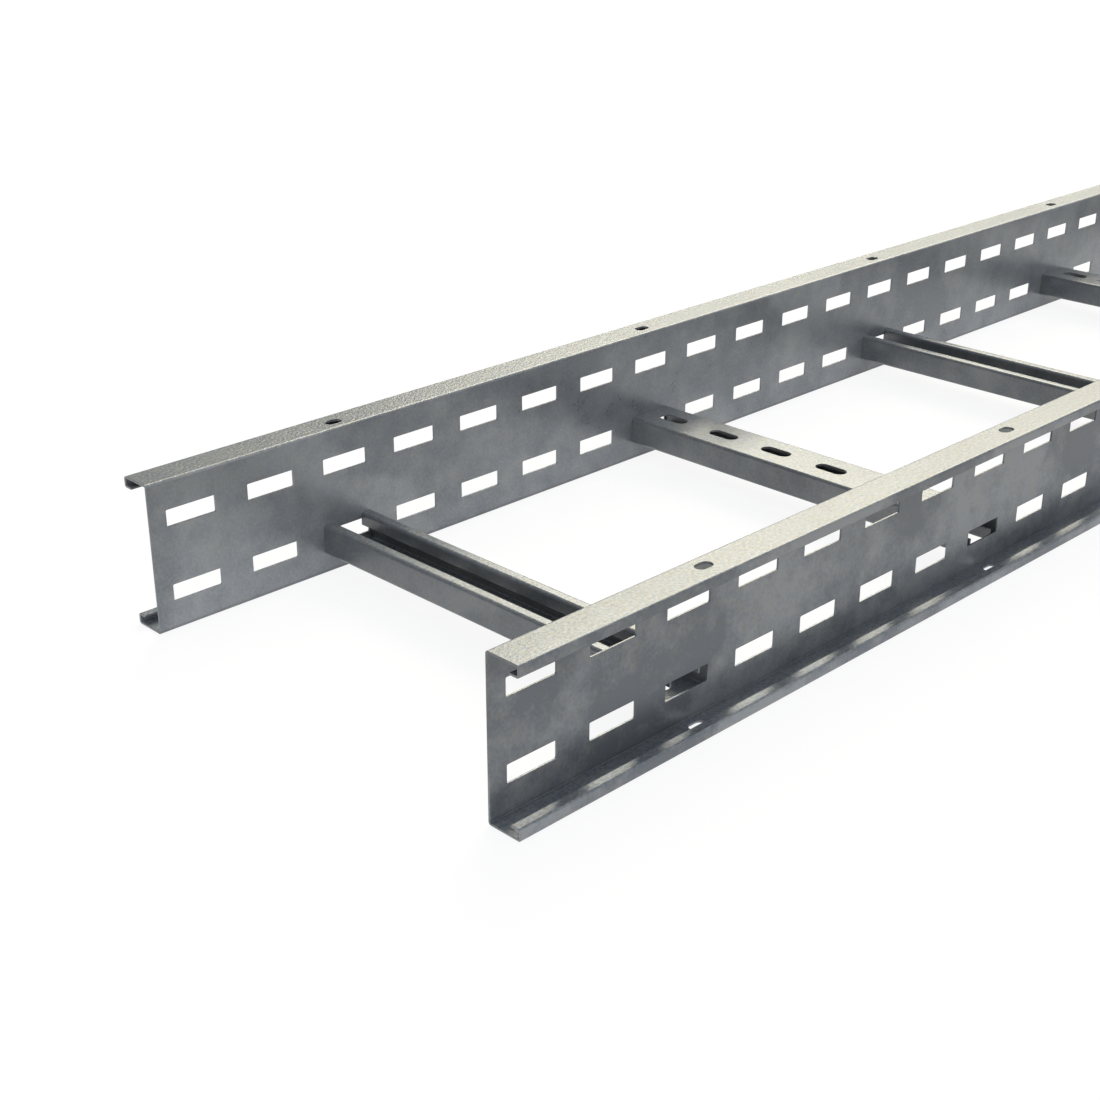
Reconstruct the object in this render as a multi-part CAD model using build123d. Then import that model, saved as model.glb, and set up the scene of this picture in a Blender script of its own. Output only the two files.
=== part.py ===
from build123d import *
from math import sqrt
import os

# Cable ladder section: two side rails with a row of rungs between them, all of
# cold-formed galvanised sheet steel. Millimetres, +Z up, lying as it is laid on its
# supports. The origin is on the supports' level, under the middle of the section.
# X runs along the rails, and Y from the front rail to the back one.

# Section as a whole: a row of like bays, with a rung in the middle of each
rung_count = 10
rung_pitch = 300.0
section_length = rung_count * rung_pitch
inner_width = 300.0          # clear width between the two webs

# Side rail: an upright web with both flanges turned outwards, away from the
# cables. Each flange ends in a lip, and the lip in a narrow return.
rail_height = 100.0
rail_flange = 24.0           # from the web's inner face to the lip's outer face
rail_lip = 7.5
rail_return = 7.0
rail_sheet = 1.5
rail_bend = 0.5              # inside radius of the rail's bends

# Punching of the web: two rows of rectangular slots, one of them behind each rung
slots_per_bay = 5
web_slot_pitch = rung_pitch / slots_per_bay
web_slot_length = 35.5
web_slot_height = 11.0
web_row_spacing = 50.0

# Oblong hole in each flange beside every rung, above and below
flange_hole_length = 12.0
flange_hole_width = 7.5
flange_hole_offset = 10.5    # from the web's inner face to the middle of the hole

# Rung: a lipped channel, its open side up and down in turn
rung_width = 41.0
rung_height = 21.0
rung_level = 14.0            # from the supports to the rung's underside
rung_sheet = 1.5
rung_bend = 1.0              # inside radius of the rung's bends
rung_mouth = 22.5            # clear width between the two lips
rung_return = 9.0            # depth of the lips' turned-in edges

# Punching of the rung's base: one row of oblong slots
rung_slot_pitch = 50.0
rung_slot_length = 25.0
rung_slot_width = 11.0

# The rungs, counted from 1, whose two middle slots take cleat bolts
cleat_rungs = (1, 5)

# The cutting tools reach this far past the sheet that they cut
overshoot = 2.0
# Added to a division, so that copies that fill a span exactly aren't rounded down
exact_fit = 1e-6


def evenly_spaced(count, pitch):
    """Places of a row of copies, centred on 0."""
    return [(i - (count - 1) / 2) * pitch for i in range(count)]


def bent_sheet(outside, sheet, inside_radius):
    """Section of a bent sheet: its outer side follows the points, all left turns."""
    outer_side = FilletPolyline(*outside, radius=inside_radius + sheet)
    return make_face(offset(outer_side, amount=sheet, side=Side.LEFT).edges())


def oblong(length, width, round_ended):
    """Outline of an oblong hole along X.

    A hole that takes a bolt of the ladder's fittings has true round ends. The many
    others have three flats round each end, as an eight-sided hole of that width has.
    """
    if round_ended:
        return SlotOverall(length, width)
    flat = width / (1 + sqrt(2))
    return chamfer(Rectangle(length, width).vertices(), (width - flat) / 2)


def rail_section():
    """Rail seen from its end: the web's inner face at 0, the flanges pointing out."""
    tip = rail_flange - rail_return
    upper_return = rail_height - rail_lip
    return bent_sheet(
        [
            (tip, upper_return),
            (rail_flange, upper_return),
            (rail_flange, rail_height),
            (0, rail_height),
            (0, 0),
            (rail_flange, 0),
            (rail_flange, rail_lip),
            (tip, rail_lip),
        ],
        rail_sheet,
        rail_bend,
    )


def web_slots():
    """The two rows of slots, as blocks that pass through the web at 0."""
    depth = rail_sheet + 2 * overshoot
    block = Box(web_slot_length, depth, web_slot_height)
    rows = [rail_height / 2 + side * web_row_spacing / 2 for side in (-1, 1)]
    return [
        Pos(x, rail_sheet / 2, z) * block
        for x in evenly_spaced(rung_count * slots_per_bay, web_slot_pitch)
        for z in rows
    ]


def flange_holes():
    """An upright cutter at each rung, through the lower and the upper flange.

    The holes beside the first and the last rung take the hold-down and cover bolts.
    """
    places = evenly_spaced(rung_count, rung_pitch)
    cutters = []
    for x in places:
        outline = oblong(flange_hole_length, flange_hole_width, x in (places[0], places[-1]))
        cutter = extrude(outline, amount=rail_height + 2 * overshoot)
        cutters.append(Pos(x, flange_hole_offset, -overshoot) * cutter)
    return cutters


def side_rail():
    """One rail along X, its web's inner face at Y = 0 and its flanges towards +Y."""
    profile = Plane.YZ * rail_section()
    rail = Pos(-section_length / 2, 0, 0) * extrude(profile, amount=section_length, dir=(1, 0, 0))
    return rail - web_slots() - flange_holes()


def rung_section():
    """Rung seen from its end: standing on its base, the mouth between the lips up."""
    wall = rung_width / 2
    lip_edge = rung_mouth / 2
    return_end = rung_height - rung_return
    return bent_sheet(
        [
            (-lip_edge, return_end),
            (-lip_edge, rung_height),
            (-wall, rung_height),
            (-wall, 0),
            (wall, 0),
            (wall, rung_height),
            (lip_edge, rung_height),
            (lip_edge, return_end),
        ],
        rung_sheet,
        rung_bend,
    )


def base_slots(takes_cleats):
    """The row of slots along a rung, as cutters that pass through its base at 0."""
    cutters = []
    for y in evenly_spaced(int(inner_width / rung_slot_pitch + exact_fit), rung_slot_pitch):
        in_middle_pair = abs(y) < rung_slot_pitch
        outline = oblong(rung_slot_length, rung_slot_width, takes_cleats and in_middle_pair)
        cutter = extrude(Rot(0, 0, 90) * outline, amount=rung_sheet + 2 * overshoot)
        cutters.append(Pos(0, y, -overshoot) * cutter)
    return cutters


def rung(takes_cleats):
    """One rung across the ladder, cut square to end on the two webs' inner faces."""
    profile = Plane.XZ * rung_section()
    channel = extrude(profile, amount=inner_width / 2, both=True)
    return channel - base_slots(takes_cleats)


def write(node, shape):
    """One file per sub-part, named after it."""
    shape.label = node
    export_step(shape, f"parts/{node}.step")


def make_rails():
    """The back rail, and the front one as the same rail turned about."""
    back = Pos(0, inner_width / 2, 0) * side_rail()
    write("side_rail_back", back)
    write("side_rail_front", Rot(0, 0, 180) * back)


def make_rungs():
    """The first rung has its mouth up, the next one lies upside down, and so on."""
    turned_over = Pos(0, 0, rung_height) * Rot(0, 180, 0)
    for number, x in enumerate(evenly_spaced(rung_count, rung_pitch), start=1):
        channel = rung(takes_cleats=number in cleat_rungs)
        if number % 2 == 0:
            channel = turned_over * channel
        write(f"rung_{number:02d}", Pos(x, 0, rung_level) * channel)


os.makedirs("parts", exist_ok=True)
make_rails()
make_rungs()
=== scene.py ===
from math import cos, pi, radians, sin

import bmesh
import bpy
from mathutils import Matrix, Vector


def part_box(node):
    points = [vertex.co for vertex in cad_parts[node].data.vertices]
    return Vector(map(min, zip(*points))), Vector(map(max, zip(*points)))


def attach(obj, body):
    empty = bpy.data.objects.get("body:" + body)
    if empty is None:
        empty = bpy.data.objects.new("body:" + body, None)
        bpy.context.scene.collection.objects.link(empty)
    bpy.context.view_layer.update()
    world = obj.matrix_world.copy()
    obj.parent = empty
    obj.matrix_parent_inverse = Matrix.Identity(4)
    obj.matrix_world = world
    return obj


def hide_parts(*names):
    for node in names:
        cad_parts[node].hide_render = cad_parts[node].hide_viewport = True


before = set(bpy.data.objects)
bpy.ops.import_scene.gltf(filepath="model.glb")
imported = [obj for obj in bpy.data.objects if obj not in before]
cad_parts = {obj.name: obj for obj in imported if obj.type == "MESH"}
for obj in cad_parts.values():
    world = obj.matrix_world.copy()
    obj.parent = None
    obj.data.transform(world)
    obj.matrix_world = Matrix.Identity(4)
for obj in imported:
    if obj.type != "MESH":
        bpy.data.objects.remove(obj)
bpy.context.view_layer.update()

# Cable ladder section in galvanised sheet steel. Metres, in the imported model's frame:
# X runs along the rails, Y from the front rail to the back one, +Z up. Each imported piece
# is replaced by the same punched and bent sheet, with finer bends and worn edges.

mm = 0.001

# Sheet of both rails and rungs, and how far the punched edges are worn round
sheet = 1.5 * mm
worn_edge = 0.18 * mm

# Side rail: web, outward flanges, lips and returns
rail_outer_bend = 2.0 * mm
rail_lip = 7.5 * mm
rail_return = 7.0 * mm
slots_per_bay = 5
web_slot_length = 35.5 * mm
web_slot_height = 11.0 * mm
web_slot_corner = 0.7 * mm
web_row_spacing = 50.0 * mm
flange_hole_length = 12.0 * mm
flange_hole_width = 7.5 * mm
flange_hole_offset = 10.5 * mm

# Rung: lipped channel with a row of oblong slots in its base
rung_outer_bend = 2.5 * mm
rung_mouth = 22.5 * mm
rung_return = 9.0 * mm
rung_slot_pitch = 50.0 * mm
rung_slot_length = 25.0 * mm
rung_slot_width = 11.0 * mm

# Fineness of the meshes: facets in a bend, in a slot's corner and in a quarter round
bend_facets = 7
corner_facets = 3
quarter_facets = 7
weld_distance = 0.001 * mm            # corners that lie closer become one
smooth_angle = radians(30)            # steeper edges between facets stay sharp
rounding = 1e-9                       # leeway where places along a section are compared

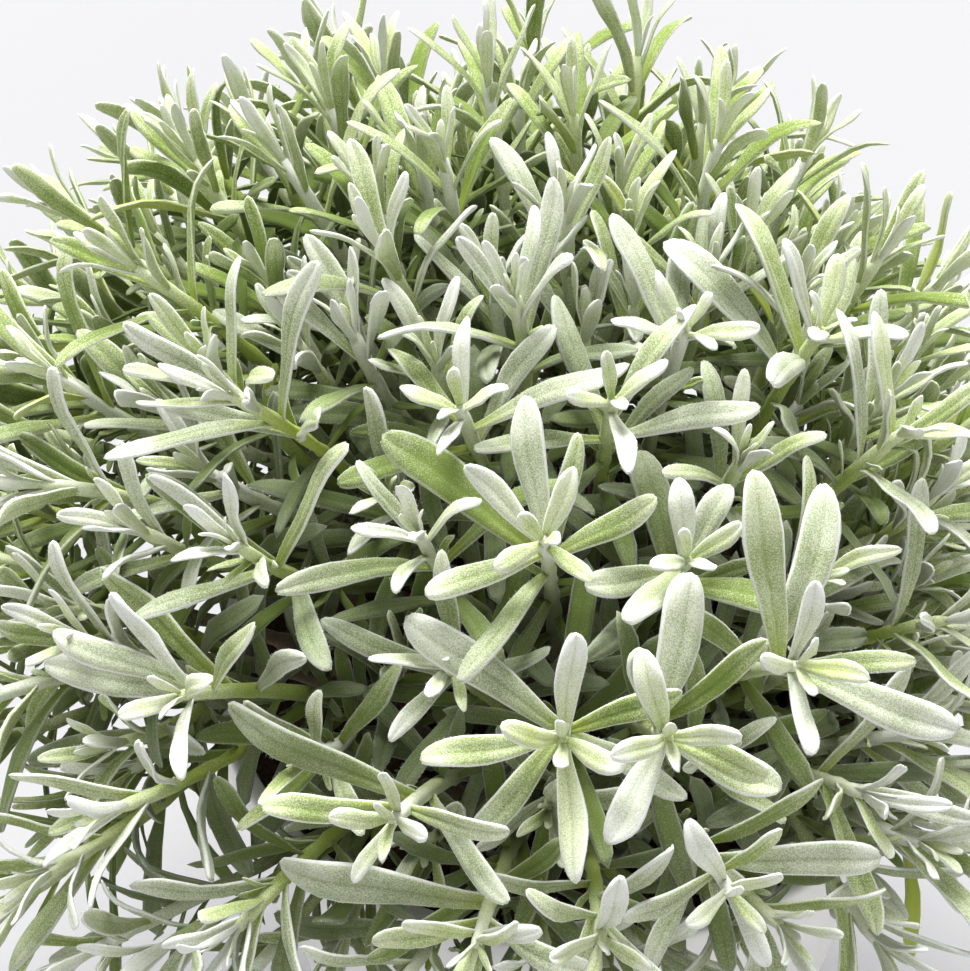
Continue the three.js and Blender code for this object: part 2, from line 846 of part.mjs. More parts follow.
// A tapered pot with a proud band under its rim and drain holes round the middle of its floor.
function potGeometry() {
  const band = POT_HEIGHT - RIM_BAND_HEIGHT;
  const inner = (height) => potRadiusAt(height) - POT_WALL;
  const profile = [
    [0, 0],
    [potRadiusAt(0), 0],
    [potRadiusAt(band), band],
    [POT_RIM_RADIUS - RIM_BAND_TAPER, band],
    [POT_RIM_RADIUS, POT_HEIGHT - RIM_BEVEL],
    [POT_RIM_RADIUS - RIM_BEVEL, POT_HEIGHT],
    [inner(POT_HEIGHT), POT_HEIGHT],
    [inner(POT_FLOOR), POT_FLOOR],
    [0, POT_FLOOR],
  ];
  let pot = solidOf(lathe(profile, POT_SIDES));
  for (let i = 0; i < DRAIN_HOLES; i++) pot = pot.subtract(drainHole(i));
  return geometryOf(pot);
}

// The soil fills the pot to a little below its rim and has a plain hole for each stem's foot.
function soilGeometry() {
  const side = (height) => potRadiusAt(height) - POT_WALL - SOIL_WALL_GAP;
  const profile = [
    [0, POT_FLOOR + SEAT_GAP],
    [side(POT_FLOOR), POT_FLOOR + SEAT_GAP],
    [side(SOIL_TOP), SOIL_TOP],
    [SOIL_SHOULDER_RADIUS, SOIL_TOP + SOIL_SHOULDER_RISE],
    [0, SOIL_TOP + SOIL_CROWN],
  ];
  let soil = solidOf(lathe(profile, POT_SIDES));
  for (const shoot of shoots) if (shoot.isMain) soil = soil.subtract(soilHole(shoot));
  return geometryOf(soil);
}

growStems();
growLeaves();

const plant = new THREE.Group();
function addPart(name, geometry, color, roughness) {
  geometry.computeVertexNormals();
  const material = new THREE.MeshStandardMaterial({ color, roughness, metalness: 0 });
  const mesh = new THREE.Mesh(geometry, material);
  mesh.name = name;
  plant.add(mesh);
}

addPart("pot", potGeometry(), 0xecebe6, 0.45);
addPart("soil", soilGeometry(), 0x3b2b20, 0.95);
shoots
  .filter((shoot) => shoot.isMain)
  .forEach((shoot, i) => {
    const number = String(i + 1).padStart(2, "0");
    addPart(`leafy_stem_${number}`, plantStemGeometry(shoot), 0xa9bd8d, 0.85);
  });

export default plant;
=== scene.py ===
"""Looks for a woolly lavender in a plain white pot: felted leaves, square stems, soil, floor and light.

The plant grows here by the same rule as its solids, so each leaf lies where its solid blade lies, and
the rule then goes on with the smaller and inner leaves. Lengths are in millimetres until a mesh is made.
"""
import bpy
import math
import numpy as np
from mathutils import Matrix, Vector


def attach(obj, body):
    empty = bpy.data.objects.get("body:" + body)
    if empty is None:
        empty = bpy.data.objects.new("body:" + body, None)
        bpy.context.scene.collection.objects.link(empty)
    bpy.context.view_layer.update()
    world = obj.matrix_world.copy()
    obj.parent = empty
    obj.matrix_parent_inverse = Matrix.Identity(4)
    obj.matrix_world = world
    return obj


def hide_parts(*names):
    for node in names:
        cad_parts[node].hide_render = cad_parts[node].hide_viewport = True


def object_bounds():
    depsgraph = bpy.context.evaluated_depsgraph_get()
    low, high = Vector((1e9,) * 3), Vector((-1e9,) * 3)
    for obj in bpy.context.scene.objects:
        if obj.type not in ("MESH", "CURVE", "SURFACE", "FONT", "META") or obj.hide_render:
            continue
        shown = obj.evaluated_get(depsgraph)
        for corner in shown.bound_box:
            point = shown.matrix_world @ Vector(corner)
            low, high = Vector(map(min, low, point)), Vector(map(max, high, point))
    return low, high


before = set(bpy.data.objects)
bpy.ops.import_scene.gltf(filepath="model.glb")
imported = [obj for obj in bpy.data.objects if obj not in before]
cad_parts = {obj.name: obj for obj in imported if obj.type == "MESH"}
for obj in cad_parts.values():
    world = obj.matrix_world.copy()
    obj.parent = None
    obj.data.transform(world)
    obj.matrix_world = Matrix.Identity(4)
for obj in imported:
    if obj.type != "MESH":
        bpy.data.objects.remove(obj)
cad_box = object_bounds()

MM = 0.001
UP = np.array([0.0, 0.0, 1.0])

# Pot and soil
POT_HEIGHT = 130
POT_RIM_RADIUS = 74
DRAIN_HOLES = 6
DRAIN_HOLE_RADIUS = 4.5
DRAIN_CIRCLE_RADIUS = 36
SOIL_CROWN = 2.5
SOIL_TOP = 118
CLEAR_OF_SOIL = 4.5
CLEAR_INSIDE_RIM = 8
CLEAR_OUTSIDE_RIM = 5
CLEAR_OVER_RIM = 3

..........

**WRITTEN TASK**. Extract the span of lines that starts with the line containing "const plant = new THREE.Group();" and ends with the line containing "depsgraph = bpy.context.evaluated_depsgraph_get()". Keep it exact and add nothing.

**TASK RESPONSE**.
const plant = new THREE.Group();
function addPart(name, geometry, color, roughness) {
  geometry.computeVertexNormals();
  const material = new THREE.MeshStandardMaterial({ color, roughness, metalness: 0 });
  const mesh = new THREE.Mesh(geometry, material);
  mesh.name = name;
  plant.add(mesh);
}

addPart("pot", potGeometry(), 0xecebe6, 0.45);
addPart("soil", soilGeometry(), 0x3b2b20, 0.95);
shoots
  .filter((shoot) => shoot.isMain)
  .forEach((shoot, i) => {
    const number = String(i + 1).padStart(2, "0");
    addPart(`leafy_stem_${number}`, plantStemGeometry(shoot), 0xa9bd8d, 0.85);
  });

export default plant;
=== scene.py ===
"""Looks for a woolly lavender in a plain white pot: felted leaves, square stems, soil, floor and light.

The plant grows here by the same rule as its solids, so each leaf lies where its solid blade lies, and
the rule then goes on with the smaller and inner leaves. Lengths are in millimetres until a mesh is made.
"""
import bpy
import math
import numpy as np
from mathutils import Matrix, Vector


def attach(obj, body):
    empty = bpy.data.objects.get("body:" + body)
    if empty is None:
        empty = bpy.data.objects.new("body:" + body, None)
        bpy.context.scene.collection.objects.link(empty)
    bpy.context.view_layer.update()
    world = obj.matrix_world.copy()
    obj.parent = empty
    obj.matrix_parent_inverse = Matrix.Identity(4)
    obj.matrix_world = world
    return obj


def hide_parts(*names):
    for node in names:
        cad_parts[node].hide_render = cad_parts[node].hide_viewport = True


def object_bounds():
    depsgraph = bpy.context.evaluated_depsgraph_get()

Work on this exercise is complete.